- _DIRECTION_
Only the lines between the line with "parts, [beam, roller])" and the line with "obj.matrix_parent_inverse = Matrix.Identity(4)", together with those two lines themselves, are to be copied exactly.

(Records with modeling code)

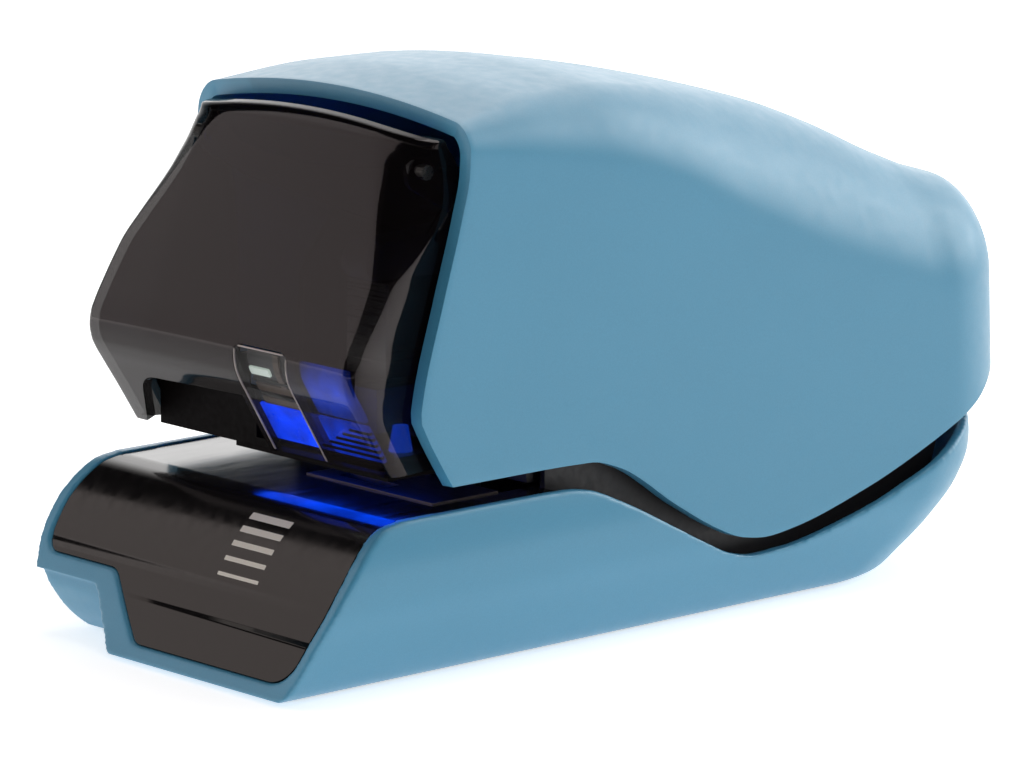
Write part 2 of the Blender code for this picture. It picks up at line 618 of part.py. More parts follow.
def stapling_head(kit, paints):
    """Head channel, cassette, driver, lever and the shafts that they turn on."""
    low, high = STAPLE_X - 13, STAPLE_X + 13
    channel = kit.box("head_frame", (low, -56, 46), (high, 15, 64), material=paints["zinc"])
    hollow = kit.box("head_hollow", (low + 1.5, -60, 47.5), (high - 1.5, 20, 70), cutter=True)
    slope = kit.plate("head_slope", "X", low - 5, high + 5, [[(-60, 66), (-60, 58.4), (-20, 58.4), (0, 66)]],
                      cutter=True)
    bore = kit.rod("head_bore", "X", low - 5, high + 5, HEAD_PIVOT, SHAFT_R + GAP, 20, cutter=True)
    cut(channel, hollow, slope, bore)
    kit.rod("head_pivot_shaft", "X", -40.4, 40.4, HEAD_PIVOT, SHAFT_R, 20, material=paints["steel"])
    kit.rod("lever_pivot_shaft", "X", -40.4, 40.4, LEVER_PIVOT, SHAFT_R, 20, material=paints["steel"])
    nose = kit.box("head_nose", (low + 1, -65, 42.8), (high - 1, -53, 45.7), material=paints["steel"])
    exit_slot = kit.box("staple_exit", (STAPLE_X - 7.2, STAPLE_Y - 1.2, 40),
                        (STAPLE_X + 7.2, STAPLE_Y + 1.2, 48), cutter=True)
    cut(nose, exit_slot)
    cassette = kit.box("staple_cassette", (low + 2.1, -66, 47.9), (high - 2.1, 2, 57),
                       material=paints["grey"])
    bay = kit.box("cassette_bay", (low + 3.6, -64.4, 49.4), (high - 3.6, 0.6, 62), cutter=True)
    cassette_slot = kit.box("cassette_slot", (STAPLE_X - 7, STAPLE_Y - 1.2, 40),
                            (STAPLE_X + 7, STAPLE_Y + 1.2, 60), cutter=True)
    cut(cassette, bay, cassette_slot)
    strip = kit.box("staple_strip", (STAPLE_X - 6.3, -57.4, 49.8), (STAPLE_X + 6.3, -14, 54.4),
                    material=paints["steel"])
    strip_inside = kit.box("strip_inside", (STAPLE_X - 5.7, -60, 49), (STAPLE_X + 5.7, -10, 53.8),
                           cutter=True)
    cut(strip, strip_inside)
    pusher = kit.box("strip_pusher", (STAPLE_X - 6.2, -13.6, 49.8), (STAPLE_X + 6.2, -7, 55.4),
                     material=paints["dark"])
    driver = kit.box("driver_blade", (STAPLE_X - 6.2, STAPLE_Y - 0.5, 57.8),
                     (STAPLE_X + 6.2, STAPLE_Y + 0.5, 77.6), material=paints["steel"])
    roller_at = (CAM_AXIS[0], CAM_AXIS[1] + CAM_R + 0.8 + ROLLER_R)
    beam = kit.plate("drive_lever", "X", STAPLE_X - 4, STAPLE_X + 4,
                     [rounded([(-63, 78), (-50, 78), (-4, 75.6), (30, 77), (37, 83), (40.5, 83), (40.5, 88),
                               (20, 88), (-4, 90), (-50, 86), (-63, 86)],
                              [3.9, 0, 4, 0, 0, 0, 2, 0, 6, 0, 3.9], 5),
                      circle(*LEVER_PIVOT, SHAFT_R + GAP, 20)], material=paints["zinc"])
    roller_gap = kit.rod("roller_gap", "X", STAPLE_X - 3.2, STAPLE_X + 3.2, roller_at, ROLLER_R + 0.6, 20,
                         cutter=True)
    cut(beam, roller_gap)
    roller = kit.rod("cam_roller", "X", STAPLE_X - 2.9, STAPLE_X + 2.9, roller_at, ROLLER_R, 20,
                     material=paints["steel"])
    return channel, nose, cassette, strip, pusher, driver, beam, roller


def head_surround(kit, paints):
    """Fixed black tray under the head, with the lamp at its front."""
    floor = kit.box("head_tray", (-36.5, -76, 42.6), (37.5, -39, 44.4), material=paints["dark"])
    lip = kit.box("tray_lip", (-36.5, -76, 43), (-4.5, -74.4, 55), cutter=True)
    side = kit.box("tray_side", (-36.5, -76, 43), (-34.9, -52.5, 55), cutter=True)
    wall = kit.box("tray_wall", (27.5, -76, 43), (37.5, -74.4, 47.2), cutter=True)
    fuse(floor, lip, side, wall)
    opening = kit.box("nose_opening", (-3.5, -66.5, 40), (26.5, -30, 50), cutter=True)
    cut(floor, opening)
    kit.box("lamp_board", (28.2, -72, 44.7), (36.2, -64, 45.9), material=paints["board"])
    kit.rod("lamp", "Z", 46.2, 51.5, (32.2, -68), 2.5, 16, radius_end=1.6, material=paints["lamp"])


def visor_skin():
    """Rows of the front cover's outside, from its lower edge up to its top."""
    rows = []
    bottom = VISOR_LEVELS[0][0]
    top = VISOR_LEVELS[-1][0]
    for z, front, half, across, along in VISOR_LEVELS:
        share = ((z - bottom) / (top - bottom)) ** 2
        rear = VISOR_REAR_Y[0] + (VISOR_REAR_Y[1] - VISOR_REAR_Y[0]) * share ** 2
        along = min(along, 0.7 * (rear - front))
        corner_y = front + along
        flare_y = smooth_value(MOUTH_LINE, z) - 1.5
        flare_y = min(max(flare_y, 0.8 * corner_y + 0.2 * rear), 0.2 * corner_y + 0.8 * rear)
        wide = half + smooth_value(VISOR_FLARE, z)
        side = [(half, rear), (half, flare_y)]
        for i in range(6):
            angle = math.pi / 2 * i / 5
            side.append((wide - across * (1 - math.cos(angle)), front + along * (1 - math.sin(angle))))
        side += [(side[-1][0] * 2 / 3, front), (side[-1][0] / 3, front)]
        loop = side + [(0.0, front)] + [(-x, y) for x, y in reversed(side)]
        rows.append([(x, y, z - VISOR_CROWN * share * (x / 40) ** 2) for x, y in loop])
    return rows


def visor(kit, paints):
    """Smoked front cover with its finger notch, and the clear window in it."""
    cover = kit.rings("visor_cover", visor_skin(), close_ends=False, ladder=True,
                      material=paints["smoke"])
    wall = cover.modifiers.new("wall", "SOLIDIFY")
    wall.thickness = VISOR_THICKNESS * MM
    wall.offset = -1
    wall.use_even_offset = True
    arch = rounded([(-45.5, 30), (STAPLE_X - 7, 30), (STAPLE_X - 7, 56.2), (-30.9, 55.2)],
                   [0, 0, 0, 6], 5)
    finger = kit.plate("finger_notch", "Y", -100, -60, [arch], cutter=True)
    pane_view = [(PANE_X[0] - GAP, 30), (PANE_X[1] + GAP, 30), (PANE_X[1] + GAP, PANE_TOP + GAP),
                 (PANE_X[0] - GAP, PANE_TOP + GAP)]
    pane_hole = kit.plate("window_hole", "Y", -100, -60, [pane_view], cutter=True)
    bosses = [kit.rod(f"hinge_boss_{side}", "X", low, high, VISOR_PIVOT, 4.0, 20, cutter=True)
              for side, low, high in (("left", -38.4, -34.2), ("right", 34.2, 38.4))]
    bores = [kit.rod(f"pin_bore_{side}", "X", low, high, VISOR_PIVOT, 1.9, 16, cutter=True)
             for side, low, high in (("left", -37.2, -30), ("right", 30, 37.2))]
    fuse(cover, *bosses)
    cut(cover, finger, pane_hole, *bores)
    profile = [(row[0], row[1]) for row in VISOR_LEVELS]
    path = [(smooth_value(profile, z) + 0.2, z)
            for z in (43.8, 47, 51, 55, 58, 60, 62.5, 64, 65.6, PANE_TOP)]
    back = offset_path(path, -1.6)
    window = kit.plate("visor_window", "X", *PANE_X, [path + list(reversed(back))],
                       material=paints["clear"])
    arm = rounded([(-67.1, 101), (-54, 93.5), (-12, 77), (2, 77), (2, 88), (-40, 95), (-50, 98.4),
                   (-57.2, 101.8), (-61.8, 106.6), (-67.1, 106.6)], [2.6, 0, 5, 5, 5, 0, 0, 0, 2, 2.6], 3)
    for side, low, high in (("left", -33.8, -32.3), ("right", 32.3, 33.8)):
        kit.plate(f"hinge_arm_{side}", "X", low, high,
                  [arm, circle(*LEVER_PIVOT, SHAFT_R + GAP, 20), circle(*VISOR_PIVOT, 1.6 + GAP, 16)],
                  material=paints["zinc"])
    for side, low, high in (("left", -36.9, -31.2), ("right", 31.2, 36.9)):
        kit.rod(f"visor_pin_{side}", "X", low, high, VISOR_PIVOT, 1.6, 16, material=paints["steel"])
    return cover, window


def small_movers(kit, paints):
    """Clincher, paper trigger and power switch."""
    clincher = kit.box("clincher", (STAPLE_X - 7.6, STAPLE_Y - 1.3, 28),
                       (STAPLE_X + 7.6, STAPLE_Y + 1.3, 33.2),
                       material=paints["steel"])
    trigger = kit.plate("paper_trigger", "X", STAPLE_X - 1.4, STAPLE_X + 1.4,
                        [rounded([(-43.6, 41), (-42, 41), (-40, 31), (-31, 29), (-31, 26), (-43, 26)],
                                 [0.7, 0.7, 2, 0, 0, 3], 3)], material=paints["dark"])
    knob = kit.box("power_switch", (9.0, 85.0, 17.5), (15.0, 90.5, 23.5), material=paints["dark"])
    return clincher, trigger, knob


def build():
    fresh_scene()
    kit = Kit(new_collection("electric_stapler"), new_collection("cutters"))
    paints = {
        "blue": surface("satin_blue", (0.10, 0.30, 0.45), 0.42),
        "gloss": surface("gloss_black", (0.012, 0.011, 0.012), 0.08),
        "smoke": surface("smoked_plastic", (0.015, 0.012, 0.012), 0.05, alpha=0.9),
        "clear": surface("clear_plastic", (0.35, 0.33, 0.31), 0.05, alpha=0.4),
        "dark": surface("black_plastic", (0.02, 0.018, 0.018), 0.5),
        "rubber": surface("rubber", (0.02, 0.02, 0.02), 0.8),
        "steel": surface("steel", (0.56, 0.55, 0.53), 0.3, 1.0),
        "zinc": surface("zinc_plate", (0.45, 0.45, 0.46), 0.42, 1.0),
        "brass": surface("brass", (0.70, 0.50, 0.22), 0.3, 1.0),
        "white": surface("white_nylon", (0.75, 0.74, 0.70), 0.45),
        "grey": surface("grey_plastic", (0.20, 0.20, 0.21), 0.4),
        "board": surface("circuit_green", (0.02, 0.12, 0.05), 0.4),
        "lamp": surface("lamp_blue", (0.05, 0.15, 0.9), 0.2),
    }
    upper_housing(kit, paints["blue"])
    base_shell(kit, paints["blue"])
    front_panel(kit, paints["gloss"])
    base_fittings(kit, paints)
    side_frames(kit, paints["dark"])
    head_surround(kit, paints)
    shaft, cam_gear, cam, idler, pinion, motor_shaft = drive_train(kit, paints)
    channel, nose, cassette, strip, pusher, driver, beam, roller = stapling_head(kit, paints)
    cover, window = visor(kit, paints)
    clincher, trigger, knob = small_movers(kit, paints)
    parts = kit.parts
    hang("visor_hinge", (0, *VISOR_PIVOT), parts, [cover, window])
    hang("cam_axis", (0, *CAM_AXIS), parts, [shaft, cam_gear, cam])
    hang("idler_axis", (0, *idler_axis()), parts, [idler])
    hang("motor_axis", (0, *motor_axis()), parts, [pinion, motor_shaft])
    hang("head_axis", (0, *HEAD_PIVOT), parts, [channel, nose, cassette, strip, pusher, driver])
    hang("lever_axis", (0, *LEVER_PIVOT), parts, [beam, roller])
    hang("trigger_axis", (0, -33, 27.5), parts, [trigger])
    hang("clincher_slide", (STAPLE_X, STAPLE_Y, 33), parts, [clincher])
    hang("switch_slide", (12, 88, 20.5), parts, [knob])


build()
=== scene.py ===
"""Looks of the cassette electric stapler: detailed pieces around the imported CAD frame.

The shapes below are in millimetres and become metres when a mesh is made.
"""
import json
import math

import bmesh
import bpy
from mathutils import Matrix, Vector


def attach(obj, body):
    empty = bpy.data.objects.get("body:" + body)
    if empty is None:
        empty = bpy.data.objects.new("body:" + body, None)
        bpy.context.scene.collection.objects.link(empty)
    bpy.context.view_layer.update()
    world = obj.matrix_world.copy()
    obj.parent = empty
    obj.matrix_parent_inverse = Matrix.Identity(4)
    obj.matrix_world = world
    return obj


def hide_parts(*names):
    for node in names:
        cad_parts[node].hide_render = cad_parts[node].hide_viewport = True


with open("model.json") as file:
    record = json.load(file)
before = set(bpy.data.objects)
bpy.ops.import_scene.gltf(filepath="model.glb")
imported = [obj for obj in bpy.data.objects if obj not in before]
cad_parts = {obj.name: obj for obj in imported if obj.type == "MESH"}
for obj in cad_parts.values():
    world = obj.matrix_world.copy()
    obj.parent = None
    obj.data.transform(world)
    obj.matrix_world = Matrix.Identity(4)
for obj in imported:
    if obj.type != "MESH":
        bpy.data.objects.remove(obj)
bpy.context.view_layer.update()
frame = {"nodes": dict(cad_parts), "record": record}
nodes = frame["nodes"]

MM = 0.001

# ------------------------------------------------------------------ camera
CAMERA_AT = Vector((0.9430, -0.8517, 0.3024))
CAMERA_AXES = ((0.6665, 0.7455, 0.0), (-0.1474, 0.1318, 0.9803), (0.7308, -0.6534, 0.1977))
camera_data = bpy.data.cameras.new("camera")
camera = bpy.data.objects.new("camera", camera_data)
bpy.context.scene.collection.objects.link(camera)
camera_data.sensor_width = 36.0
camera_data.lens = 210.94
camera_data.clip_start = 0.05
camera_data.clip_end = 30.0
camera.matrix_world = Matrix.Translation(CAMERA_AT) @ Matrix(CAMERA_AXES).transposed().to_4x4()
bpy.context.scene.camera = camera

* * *

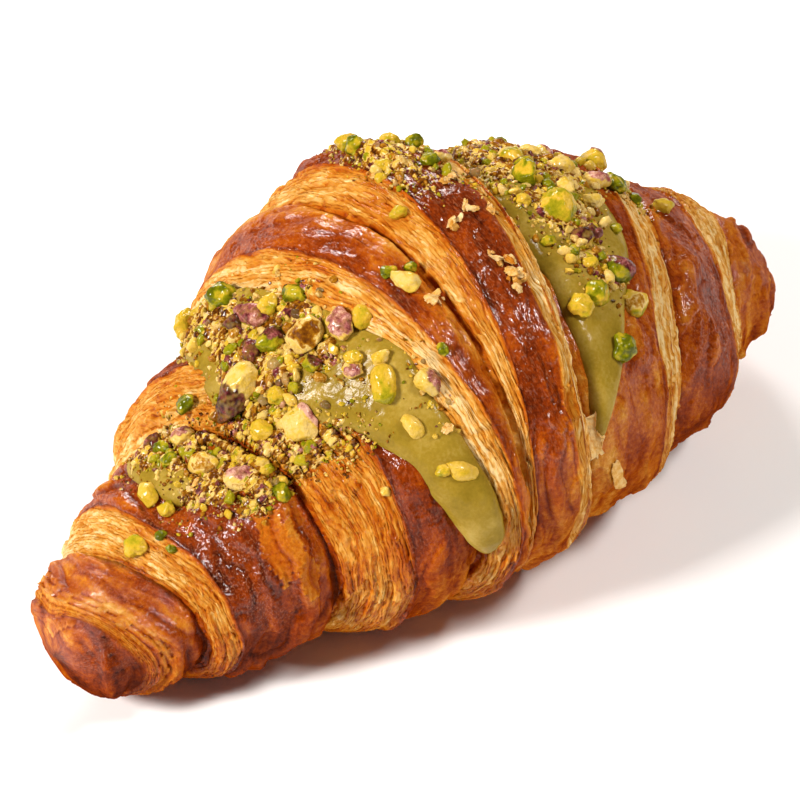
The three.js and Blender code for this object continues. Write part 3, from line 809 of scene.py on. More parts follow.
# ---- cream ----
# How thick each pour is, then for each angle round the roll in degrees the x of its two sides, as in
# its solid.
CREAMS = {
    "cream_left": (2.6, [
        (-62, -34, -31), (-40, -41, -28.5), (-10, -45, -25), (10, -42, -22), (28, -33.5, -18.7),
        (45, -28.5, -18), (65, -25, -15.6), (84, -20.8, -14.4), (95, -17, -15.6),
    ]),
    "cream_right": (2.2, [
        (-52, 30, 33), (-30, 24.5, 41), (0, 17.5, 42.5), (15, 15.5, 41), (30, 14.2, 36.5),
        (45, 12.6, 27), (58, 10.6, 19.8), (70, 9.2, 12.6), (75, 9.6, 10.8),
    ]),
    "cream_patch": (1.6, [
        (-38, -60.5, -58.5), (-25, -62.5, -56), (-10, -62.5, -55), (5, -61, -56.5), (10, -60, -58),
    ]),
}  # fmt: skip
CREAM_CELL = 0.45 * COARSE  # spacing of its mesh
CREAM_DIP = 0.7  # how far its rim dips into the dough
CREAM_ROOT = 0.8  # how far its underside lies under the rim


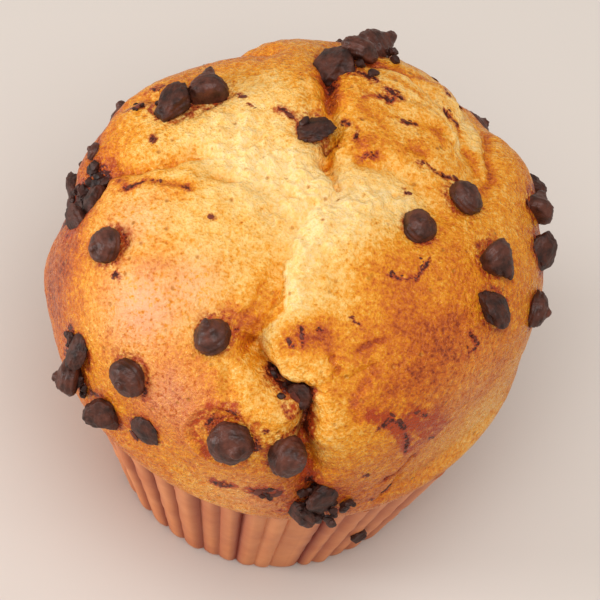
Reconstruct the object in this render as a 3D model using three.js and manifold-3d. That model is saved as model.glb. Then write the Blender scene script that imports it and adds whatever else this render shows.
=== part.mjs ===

- _RESULT_
    hang("lever_axis", (0, *LEVER_PIVOT), parts, [beam, roller])
    hang("trigger_axis", (0, -33, 27.5), parts, [trigger])
    hang("clincher_slide", (STAPLE_X, STAPLE_Y, 33), parts, [clincher])
    hang("switch_slide", (12, 88, 20.5), parts, [knob])


build()
=== scene.py ===
"""Looks of the cassette electric stapler: detailed pieces around the imported CAD frame.

The shapes below are in millimetres and become metres when a mesh is made.
"""
import json
import math

import bmesh
import bpy
from mathutils import Matrix, Vector


def attach(obj, body):
    empty = bpy.data.objects.get("body:" + body)
    if empty is None:
        empty = bpy.data.objects.new("body:" + body, None)
        bpy.context.scene.collection.objects.link(empty)
    bpy.context.view_layer.update()
    world = obj.matrix_world.copy()
    obj.parent = empty
    obj.matrix_parent_inverse = Matrix.Identity(4)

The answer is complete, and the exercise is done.